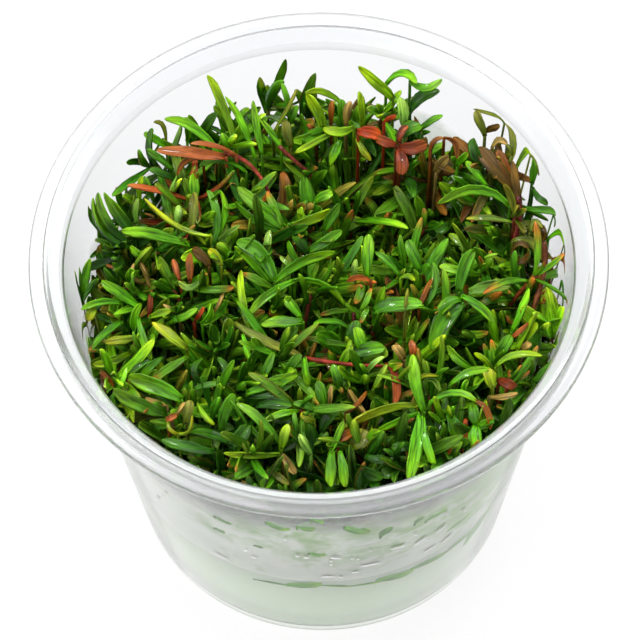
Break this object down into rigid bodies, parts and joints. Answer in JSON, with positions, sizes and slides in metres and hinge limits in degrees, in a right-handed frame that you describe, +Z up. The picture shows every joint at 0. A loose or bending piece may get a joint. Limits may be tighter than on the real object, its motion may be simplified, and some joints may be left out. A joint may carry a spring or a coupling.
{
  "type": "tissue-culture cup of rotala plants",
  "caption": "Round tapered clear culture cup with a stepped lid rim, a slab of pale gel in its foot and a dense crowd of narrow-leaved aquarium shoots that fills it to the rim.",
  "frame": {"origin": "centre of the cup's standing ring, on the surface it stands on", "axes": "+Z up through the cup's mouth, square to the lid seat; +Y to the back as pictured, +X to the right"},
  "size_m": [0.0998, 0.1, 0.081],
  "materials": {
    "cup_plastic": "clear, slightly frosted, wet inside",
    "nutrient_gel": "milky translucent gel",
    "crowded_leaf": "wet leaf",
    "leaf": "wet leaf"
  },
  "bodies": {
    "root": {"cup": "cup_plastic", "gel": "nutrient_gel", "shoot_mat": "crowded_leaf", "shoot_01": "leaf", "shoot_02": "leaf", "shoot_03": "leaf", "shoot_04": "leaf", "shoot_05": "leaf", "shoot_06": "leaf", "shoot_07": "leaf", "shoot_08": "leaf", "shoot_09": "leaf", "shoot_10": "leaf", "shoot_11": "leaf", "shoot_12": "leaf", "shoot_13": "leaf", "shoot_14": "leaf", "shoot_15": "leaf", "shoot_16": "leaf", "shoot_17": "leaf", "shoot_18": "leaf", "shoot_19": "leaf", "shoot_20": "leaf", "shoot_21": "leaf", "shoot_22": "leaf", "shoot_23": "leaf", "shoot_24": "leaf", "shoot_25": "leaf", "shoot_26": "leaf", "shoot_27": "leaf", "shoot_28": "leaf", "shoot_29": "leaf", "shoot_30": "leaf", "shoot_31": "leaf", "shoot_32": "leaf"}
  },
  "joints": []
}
────────
▶ **What to do**
Copy down the whole of the data above, matching it exactly.

▶ **Reply**
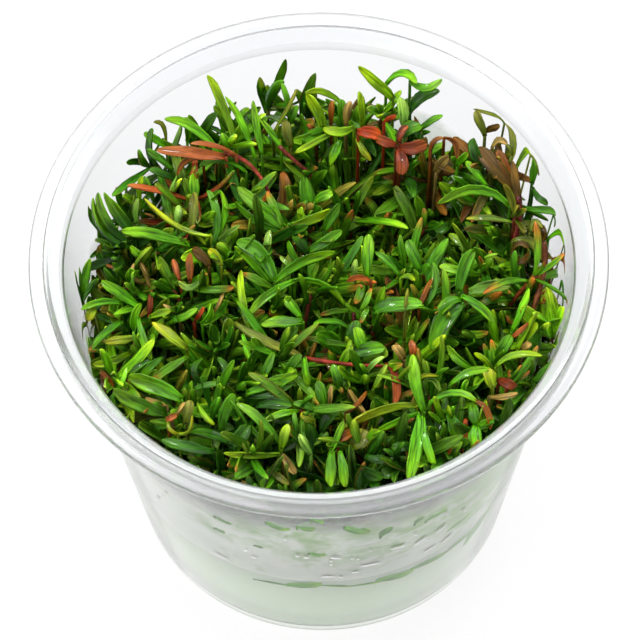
Break this object down into rigid bodies, parts and joints. Answer in JSON, with positions, sizes and slides in metres and hinge limits in degrees, in a right-handed frame that you describe, +Z up. The picture shows every joint at 0. A loose or bending piece may get a joint. Limits may be tighter than on the real object, its motion may be simplified, and some joints may be left out. A joint may carry a spring or a coupling.
{
  "type": "tissue-culture cup of rotala plants",
  "caption": "Round tapered clear culture cup with a stepped lid rim, a slab of pale gel in its foot and a dense crowd of narrow-leaved aquarium shoots that fills it to the rim.",
  "frame": {"origin": "centre of the cup's standing ring, on the surface it stands on", "axes": "+Z up through the cup's mouth, square to the lid seat; +Y to the back as pictured, +X to the right"},
  "size_m": [0.0998, 0.1, 0.081],
  "materials": {
    "cup_plastic": "clear, slightly frosted, wet inside",
    "nutrient_gel": "milky translucent gel",
    "crowded_leaf": "wet leaf",
    "leaf": "wet leaf"
  },
  "bodies": {
    "root": {"cup": "cup_plastic", "gel": "nutrient_gel", "shoot_mat": "crowded_leaf", "shoot_01": "leaf", "shoot_02": "leaf", "shoot_03": "leaf", "shoot_04": "leaf", "shoot_05": "leaf", "shoot_06": "leaf", "shoot_07": "leaf", "shoot_08": "leaf", "shoot_09": "leaf", "shoot_10": "leaf", "shoot_11": "leaf", "shoot_12": "leaf", "shoot_13": "leaf", "shoot_14": "leaf", "shoot_15": "leaf", "shoot_16": "leaf", "shoot_17": "leaf", "shoot_18": "leaf", "shoot_19": "leaf", "shoot_20": "leaf", "shoot_21": "leaf", "shoot_22": "leaf", "shoot_23": "leaf", "shoot_24": "leaf", "shoot_25": "leaf", "shoot_26": "leaf", "shoot_27": "leaf", "shoot_28": "leaf", "shoot_29": "leaf", "shoot_30": "leaf", "shoot_31": "leaf", "shoot_32": "leaf"}
  },
  "joints": []
}